This article was published on November 8, 2012

Why Facebook ditched Hadoop’s MapReduce and built a better mousetrap called Corona to handle its data


Why Facebook ditched Hadoop’s MapReduce and built a better mousetrap called Corona to handle its data

Facebook has shared some more behind-the-scenes information about just how the social network is built, this time centered around the enormous amount of data that it collects. Over half a petabyte of new data arrives in the company’s warehouse every 24 hours with systems running around the clock designed to help put together meaningful features and aggregations.

The data center Facebook uses has grown considerably (2,500 times) over the past four years. The company says some challenges it faces when it comes to handling data for over 1 billion users includes scalability and processing — its largest cluster is more than 100 PB of data and it crunches more than 60,000 Hive queries a day, which is a data warehouse system that processes easy data summarization,  ad-hoc queries, while analyzing large datasets.  And the data stream is only getting bigger.

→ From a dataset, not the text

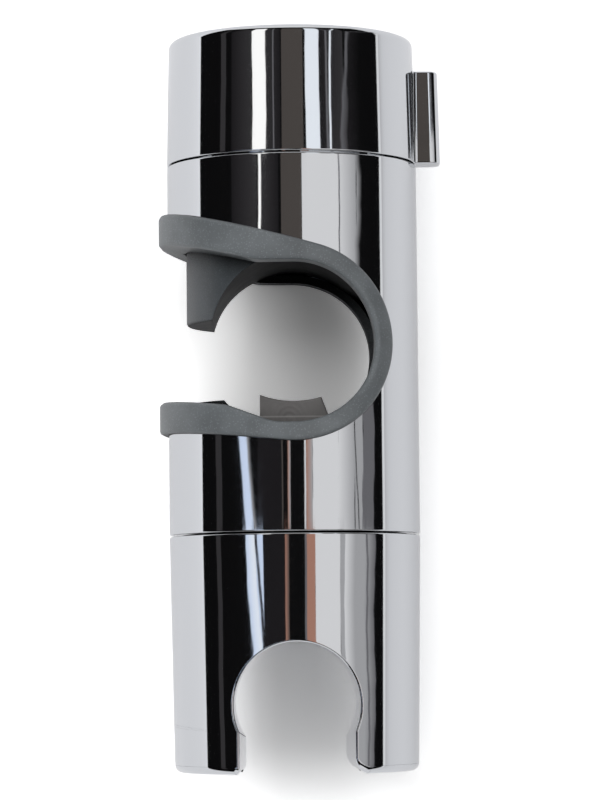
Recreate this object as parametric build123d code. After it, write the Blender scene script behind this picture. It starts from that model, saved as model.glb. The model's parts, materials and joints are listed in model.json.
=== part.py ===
from build123d import *
import math
import os

# Shower rail slider: a chromed cylinder that clamps on a vertical riser rail and carries a handset.
# +Z runs up the rail. The cylinder lies along X, with the turning cap at +X and the handset
# holder at -X. The side mouth of the bore faces +Y, the wall, and the thumb tab faces -Y, the user.
# The origin is the middle of the rail bore. All sizes are millimetres.
# The outside follows the real object. What works inside the closed shells is a plausible build.

# Outer cylinder
body_radius = 20.0
body_length = 59.0
tube_wall = 2.1
seam_gap = 0.25
seam_bevel = 0.2
cap_length = 20.0
cap_draft = 0.4
cap_round = 1.15
cap_top_wall = 1.8
holder_length = 37.35
holder_draft = 0.6
holder_round = 1.2

# Thumb tab on the cap
tab_reach = 3.85
tab_width = 5.5
tab_length = 14.9
tab_draft = 0.3
tab_round = 1.7
tab_edge_round = 0.35
tab_root_round = 0.8

# Rail bore and side mouth
rail_bore_radius = 12.6
mouth_top_corner = 5.8
mouth_top_angle = 15.0
mouth_top_round = 10.0
lip_start = 3.2
lip_corner = 10.6
lip_rise = 2.9
lip_top_angle = 7.5
lip_start_round = 7.0
lip_corner_round = 6.0

# Liner: a flange on the outside of the tube and a web through its wall
flange_margin = 2.9
flange_top_angle = 15.2
flange_bottom_angle = 6.0
flange_seat_gap = 0.03
flange_thickness = 1.4
flange_bevel = 0.5
web_thickness = 1.3
web_gap = 0.05
key_width = 4.86
key_drop = 0.55
key_depth = 1.7
key_length = 16.2
key_gap = 0.15

# Clamp jaw: a piston with a finger, on a hollow stem
jaw_room = 0.9
jaw_gap = 0.2
saddle_radius = 13.1
saddle_lift = 1.0
finger_tip_x = 4.0
finger_tip_round = 0.5
jaw_flat_angle = 35.0
crown_web = 2.0
stem_wall = 3.0
stem_top_margin = 1.7

# Cam that moves the jaw
cam_lead = 25.4
jaw_lift = 12.4
jaw_press = 1.8
pin_radius = 1.5
pin_reach = 1.6
pin_seat_margin = 3.0
cam_wall = 2.6
cam_gap = 0.2
groove_gap = 0.15
cap_roof_gap = 0.4
cam_collar_wall = 1.4
cam_collar_length = 5.0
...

Frustrations with MapReduce

Facebook says that previously it used the MapReduce implementation from Apache Hadoop to help manage its data, but just a year ago, realized that it would not handle its growing needs. As a reference, MapReduce is a programming model used to process large data sets and is typically used to execute distributed computing on clusters of computers.

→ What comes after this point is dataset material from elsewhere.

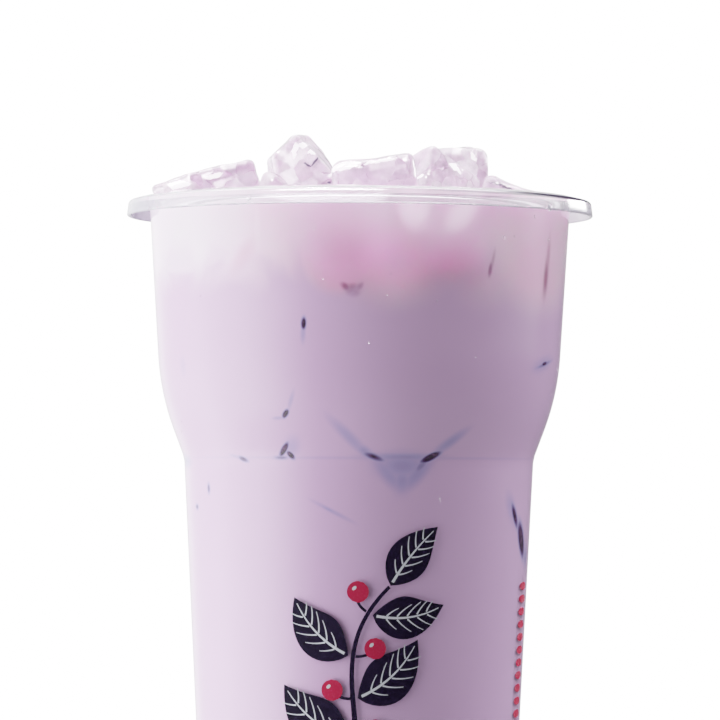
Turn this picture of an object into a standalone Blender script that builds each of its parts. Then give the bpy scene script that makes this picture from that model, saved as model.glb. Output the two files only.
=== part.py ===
"""Iced taro milk tea in a clear plastic cup.

The cup is one turned solid: a ring foot, a tapering lower wall, a crease where the wall steps out
into a wider upper wall, and a flanged rim with a short skirt. The drink fills the cup to just under
the rim. Blocks of ice stand out of it, each in a pocket of its own. Z is up, the origin is the
middle of the foot, and the front of the cup faces -Y.
"""

import math
import random
from typing import NamedTuple

import bmesh
import bpy
from mathutils import Euler, Vector

MM = 0.001

# Cup: heights above the surface that the cup stands on, and radii from its axis
CUP_HEIGHT = 137.0 * MM
RIM_RADIUS = 47.5 * MM
CREASE_HEIGHT = 84.0 * MM
CREASE_RADIUS = 35.6 * MM
WALL = 0.8 * MM
LOWER_TAPER = math.radians(2.87)
UPPER_TAPER = math.radians(3.5)
SHOULDER_SLOPE = math.radians(20.5)
SHOULDER_STRAIGHT = 5.9 * MM
SHOULDER_BEND = 52.0 * MM
CREASE_BLEND = 0.7 * MM

# Foot and base plate
FOOT_ROUNDING = 2.4 * MM
FOOT_RING_WIDTH = 1.6 * MM
BASE_RECESS = 1.4 * MM
BASE_PLATE = 1.2 * MM
FLOOR_ROUNDING = 3.0 * MM

# Rim: a crown round the mouth, a flange that slopes away from it, and a skirt that hangs from it
CROWN_WIDTH = 0.8 * MM
LIP_ROUNDING = 0.9 * MM
FLANGE_DROP = 0.6 * MM
FLANGE_THICKNESS = 1.2 * MM
SKIRT_HEIGHT = 3.2 * MM
SKIRT_THICKNESS = 0.8 * MM
SKIRT_FLARE = 0.25 * MM
SKIRT_ROUNDING = 0.9 * MM

# Drink
DRINK_LEVEL = 135.9 * MM
FIT_GAP = 0.3 * MM

# Smoothness
TURN_STEPS = 56
BEND_STEPS = 3
WELD = 0.01 * MM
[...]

What Facebook was doing involved taking a job tracker program along with many task trackers and executing them so that it processes the data. The role of the job tracker was to manage the cluster resources and schedule all the user jobs — thus funneling it all to the individual task tracker programs. But as the number of jobs increased, the job tracker program just couldn’t handle its responsibilities adequately enough for Facebook’s needs — the company said that its cluster utilization would drop “precipitously” because of the overload.

Other frustrations that it found with MapReduce included the fixed “slot-based resource management model” which divides the cluster into a fixed number of map and reduce slots designed by a specific configuration — it felt this was inefficient because slots become wasted anytime the cluster workload doesn’t match up with the configuration. Also, when software upgrades needed to happen, Facebook found that all running jobs needed to be “killed” or cease to operate, resulting in significant downtime.

Building a better mouse trap

Fed up by these scalability issues and inefficiencies, Facebook’s engineering team says they set out to create a new framework and built one from scratch. It’s called Corona and it “separates cluster resource management from job coordination”.

What’s different from MapReduce is the introduction of a cluster manager, which the company says will track all the notes and the amount of free resources. An individual job tracker is created for each job. Another key difference it says it has compared to Hadoop is the scheduling — it uses push-based versus pull-based:

After the cluster manager receives resource requests from the job tracker, it pushes the resource grants back to the job tracker. Also, once the job tracker gets resource grants, it creates tasks and then pushes these tasks to the task trackers for running. There is no periodic heartbeat involved in this scheduling, so the scheduling latency is minimized

This new system will allow the cluster manager to avoid monitoring a job’s progress in order for it to focus on making fast scheduling decisions. Each different program looks to have its own role in the chain, with all resources spread out to allow it to grow and do an adequate job processing all of Facebook’s data.

Operation: Deployment

The next challenge facing Facebook was getting Corona deployed to the entire system. It says it staged this in three phases: the first one was similar to any beta release — it released it to 500 machines in the cluster so it could receive feedback from early adopters. Next, it moved towards handling what it says were “non-critical workloads”, which resulted in the first scale problem — the cluster manager couldn’t handle 1,000 nodes so it slowed things down. After tweaking it, Facebook moved to the third and final phase: taking over all MapReduce jobs.

Facebook says that the process took them three months to complete and Corona was installed across all its systems by the middle of this year. So far, it says it’s realized several key benefits of the implementation, decreased average time to refill a slot (down from 66 seconds with MapReduce to 55 seconds), better cluster utilization, efficient scheduling, and lower job latency.

Corona is still a work-in-progress within the company and Facebook says that it has become an integral part of its data infrastructure. It has also open-sourced the version it has currently running in production and it’s hosted on its GitHub repository for anyone to use and improve upon.